*** STORED DATA
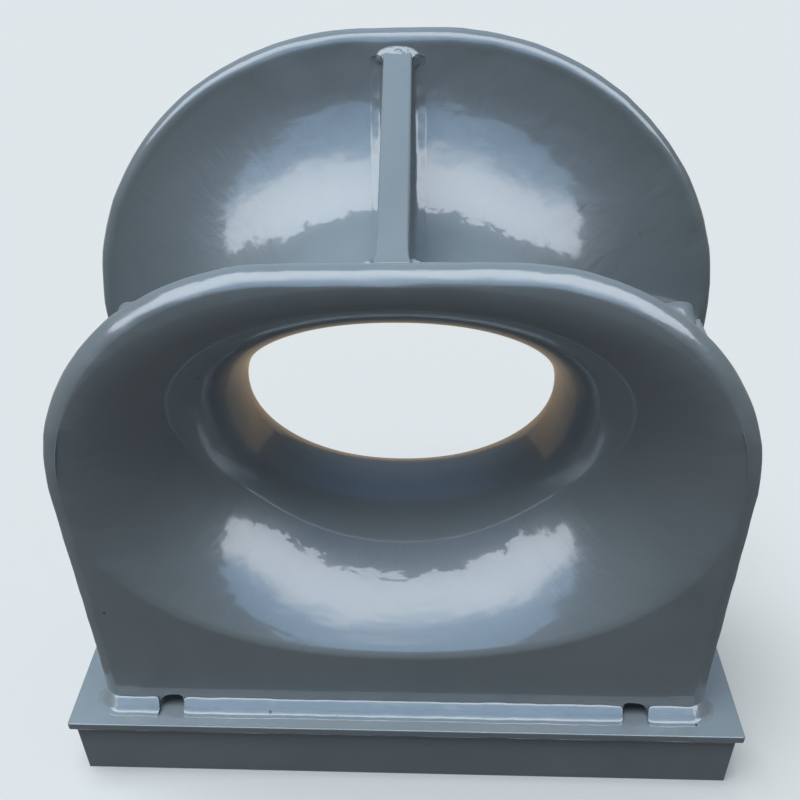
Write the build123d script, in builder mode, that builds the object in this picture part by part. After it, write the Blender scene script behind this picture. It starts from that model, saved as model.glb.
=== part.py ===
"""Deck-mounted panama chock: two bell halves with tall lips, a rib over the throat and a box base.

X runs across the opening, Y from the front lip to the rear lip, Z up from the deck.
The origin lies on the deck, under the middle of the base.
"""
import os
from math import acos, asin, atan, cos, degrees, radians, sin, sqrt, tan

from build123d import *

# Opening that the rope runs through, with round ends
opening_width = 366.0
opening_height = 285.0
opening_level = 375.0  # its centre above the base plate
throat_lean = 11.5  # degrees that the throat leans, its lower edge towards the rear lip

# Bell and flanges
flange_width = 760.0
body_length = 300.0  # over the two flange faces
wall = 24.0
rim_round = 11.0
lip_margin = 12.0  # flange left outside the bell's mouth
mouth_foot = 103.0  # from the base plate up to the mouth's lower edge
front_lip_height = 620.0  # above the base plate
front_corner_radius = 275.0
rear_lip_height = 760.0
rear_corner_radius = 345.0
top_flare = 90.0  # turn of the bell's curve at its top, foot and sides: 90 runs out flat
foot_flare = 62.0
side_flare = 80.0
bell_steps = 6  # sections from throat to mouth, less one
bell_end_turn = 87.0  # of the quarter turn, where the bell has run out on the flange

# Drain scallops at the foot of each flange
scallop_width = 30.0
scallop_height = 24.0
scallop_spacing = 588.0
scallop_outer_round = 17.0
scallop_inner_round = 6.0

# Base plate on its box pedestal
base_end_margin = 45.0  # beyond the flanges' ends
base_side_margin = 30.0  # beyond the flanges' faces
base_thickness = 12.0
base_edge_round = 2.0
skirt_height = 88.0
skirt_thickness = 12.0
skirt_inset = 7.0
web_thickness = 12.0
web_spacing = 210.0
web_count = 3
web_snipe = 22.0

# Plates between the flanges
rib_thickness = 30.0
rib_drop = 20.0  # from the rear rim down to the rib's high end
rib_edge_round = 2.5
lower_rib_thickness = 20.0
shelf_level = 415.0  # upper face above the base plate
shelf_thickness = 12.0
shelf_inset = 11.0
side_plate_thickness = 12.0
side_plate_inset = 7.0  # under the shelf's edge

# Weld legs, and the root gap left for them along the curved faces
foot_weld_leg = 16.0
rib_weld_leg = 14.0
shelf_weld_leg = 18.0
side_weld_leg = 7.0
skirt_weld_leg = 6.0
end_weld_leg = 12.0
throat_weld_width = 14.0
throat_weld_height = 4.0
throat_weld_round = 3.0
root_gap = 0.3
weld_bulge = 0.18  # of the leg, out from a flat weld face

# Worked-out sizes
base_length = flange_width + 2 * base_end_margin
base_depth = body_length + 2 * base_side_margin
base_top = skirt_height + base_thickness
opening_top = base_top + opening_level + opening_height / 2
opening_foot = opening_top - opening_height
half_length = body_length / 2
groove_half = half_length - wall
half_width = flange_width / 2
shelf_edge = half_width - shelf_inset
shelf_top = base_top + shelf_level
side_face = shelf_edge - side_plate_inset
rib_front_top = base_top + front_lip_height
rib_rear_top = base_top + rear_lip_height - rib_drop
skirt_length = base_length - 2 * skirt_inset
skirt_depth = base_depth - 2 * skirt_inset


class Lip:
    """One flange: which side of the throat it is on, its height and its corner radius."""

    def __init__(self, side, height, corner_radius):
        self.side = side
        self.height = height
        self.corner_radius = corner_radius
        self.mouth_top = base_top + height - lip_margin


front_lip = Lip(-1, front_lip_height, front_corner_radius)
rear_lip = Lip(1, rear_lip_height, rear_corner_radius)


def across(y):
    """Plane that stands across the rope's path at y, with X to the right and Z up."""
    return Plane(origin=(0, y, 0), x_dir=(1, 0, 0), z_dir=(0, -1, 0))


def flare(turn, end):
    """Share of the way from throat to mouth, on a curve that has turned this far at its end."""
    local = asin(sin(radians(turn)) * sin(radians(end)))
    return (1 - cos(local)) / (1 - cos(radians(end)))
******
* _EXERCISE DIRECTIONS_: Each line from the top of the material above through the line with "from build123d import *" must be echoed exactly, and no other line.

* _SOLUTION BELOW_:
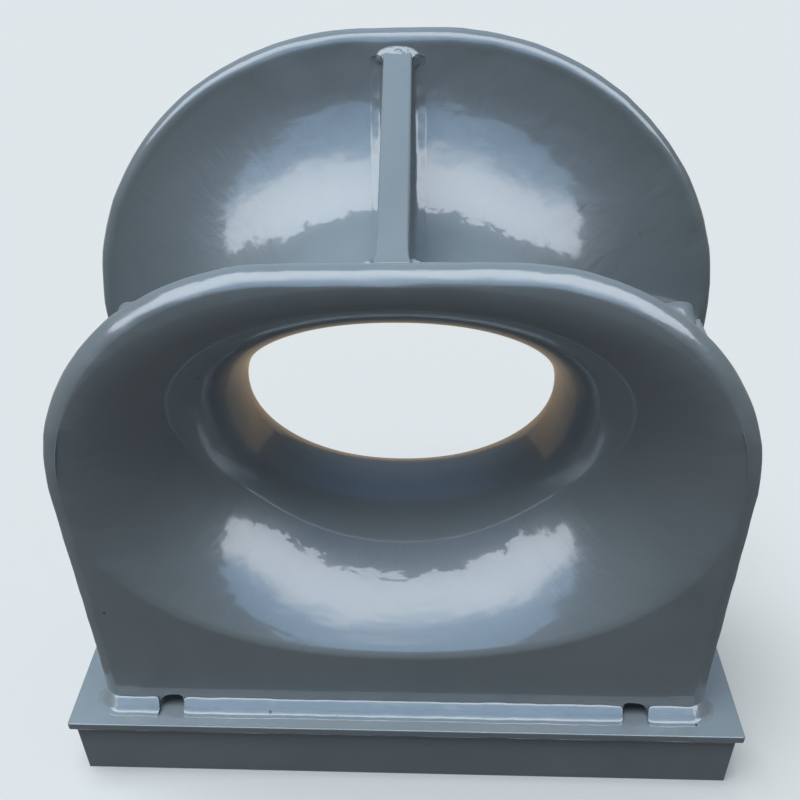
Write the build123d script, in builder mode, that builds the object in this picture part by part. After it, write the Blender scene script behind this picture. It starts from that model, saved as model.glb.
=== part.py ===
"""Deck-mounted panama chock: two bell halves with tall lips, a rib over the throat and a box base.

X runs across the opening, Y from the front lip to the rear lip, Z up from the deck.
The origin lies on the deck, under the middle of the base.
"""
import os
from math import acos, asin, atan, cos, degrees, radians, sin, sqrt, tan

from build123d import *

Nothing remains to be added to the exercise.